Assets (managed assets)

The totality of assets transferred into a trust, which can include real estate, personal property, securities, company shares, intellectual property, claims, etc.

Ownership rights

The rights granted to the trustee that enable the use, exploitation, enhancement, and management of the assets – for the benefit of the beneficiaries.

Trust agreement

A written document establishing the Trust, which includes the settlor’s provisions, the scope of beneficiaries, the conditions for payments, and the duties of the trustee.

Commercial fiduciary asset management

A structure in which the trust is managed professionally by a licensed trustee (typically a business entity). It is a regulated and supervised activity.

Non-commercial fiduciary asset management

Private asset management, carried out by a natural person or entity designated by the settlor, not as a commercial activity.

Asset protection

Placing the assets into a structure that separates them from the private and business assets of the settlor and the trustee, thereby providing protection against creditor claims, litigation, and other risks.

Succession / estate planning

A pre-planned method for transferring assets across multiple generations, allowing for flexible determination of the scope of beneficiaries, their shares, and the conditions for asset distribution.

Circle of beneficiaries

The group of individuals or organizations who may receive benefits from the assets.

Probate proceedings

The official process of testamentary or statutory inheritance.
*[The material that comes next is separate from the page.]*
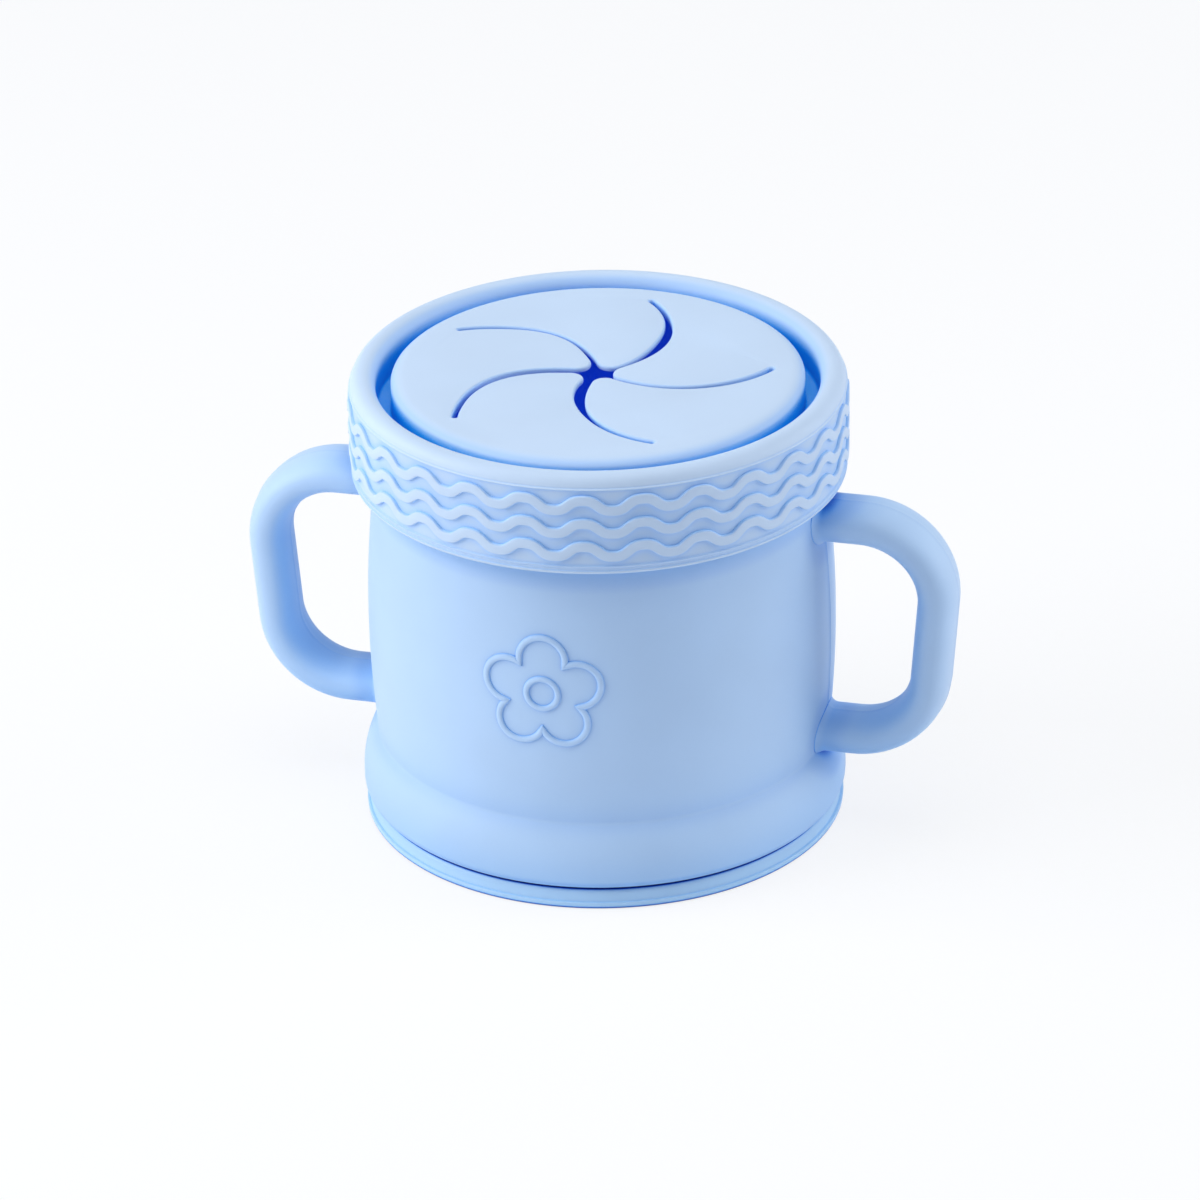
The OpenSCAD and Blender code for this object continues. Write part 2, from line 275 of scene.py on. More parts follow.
# The handle's section, and its middle line: an arm, a bend, the grip, a bend and an arm
HANDLE_T, HANDLE_W, BEND_R, GRIP_LEAN = 7.3, 12.6, 14.0, 4.5
REACH, UPPER_ARM_Z, LOWER_ARM_Z = BELLY_R + 23.9, RIM_Z - 16, FOOT_Z + 14.9
UPPER = Vector((REACH - HANDLE_T / 2 - BEND_R, UPPER_ARM_Z - BEND_R))
GRIP_TOP = UPPER + BEND_R * ray(-GRIP_LEAN)
GRIP_DROP = GRIP_TOP[1] - LOWER_ARM_Z - BEND_R * (1 - sin(radians(GRIP_LEAN)))
GRIP_STEP = Vector((-GRIP_DROP * tan(radians(GRIP_LEAN)), -GRIP_DROP))
LOWER = GRIP_TOP + GRIP_STEP - BEND_R * ray(-GRIP_LEAN)
ARM_X = BELLY_R + 2.4
# How far the rings of corners at a handle's root lie from the wall, the last one inside it
ROOT_FILLET = 1.5
ROOT_RINGS = (ROOT_FILLET, 1.1, 0.75, 0.45, 0.25, 0.15, -0.5)
# The fine lines that the mould's halves left: half their width, and how far they stand out
LINE_HALF_W, HANDLE_LINE, WALL_LINE = 0.22, 0.08, 0.14


def handle_section():
    """Corners of an oval a little fuller than an ellipse, with a fine ridge where the two
    halves of the mould met, as (thickness, width) in mm."""
    def fuller(x):
        return abs(x) ** 0.85 * (1 if x > 0 else -1)
    section = []
    for t in range(6, 360, 12):
        section.append((HANDLE_T / 2 * fuller(cos(radians(t))),
                        HANDLE_W / 2 * fuller(sin(radians(t)))))
    ridge = [(HANDLE_T / 2, -LINE_HALF_W), (HANDLE_T / 2 + HANDLE_LINE, 0.0),
             (HANDLE_T / 2, LINE_HALF_W)]
    middle = len(section) // 2
    return ridge[1:] + section[:middle] + [(-p, -w) for p, w in ridge] + section[middle:] + ridge[:1]


def flared_root(section, arm_z, rim_side, reach):
    """The section's corners near the wall: each swells as the fillet does at that reach."""
    spread = 0.0
    if reach < ROOT_FILLET:
        near = max(reach, 0.1 * ROOT_FILLET)
        spread = ROOT_FILLET - sqrt(ROOT_FILLET ** 2 - (ROOT_FILLET - near) ** 2)
    corners = []
    for p, w in section:
        size = hypot(p, w)
        y, z = w + w / size * spread, arm_z + rim_side * (p + p / size * spread)
        corners.append(Vector((sqrt(wall_r(z) ** 2 - y ** 2) + reach, y, z)) * MM)
    return corners


def selected(mesh):
    return [v for v in mesh.verts if v.select]


def spot_key(corner):
    """A corner's place, rounded so that it can be looked up."""
    return tuple(round(c, 9) for c in corner.co)


def right_handle():
    """From the upper arm round the grip to the lower arm, and in to the wall at both ends."""
    section = handle_section()
    piece = new_piece("handle")
    bpy.ops.mesh.primitive_circle_add(vertices=len(section), radius=HANDLE_T / 2 * MM)
    mesh = bmesh.from_edit_mesh(piece.data)
    ring = sorted(mesh.verts, key=lambda v: atan2(v.co.y, v.co.x))
    for corner, (p, w) in zip(ring, section):
        corner.co = Vector((ARM_X, w, UPPER_ARM_Z + p)) * MM
    bmesh.update_edit_mesh(piece.data)
    bpy.ops.mesh.extrude_region_move(
        TRANSFORM_OT_translate={"value": Vector((UPPER[0] - ARM_X, 0, 0)) * MM})
    bpy.ops.mesh.spin(steps=20, angle=radians(90 + GRIP_LEAN), axis=(0, -1, 0),
                      center=Vector((UPPER[0], 0, UPPER[1])) * MM)
    for third in range(3):
        bpy.ops.mesh.extrude_region_move(
            TRANSFORM_OT_translate={"value": Vector((GRIP_STEP[0], 0, GRIP_STEP[1])) / 3 * MM})
    bpy.ops.mesh.spin(steps=20, angle=radians(90 - GRIP_LEAN), axis=(0, -1, 0),
                      center=Vector((LOWER[0], 0, LOWER[1])) * MM)
    bpy.ops.mesh.extrude_region_move(
        TRANSFORM_OT_translate={"value": Vector((ARM_X - LOWER[0], 0, 0)) * MM})
    # Each root runs on to the wall and swells into it
    for arm_z, side in ((UPPER_ARM_Z, 1), (LOWER_ARM_Z, -1)):
        pick("VERT", lambda v: abs(v.co.x / MM - ARM_X) < ON_LINE
             and abs(v.co.z / MM - arm_z) < HANDLE_T)
        mesh = bmesh.from_edit_mesh(piece.data)
        where = {}
        for v in selected(mesh):
            where[spot_key(v)] = min(range(len(section)), key=lambda i: hypot(
                v.co.y / MM - section[i][1], v.co.z / MM - arm_z - side * section[i][0]))
        for reach in ROOT_RINGS:
            bpy.ops.mesh.extrude_region_move(TRANSFORM_OT_translate={"value": (0, 0, 0)})
            mesh = bmesh.from_edit_mesh(piece.data)
            root = flared_root(section, arm_z, side, reach)
            moved = {}
            for v in selected(mesh):
                i = where[spot_key(v)]
                v.co = root[i]
                moved[spot_key(v)] = i
            where = moved
            bmesh.update_edit_mesh(piece.data)
        bpy.ops.mesh.edge_face_add()
    close_up()
    leave()
    return piece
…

Assets transferred into a trust are not part of the estate, and therefore the process is not affected.

Discretion

It is the trustee’s duty to manage the entrusted assets confidentially and to act independently in accordance with the settlor’s provisions.

Intellectual property

Non-physical assets, such as trademarks, patents, copyrighted works, and know-how, which may also be placed into a trust.

Claim

A financial right of the settlor (e.g., related to a loan or contract) that may be transferred to the trustee.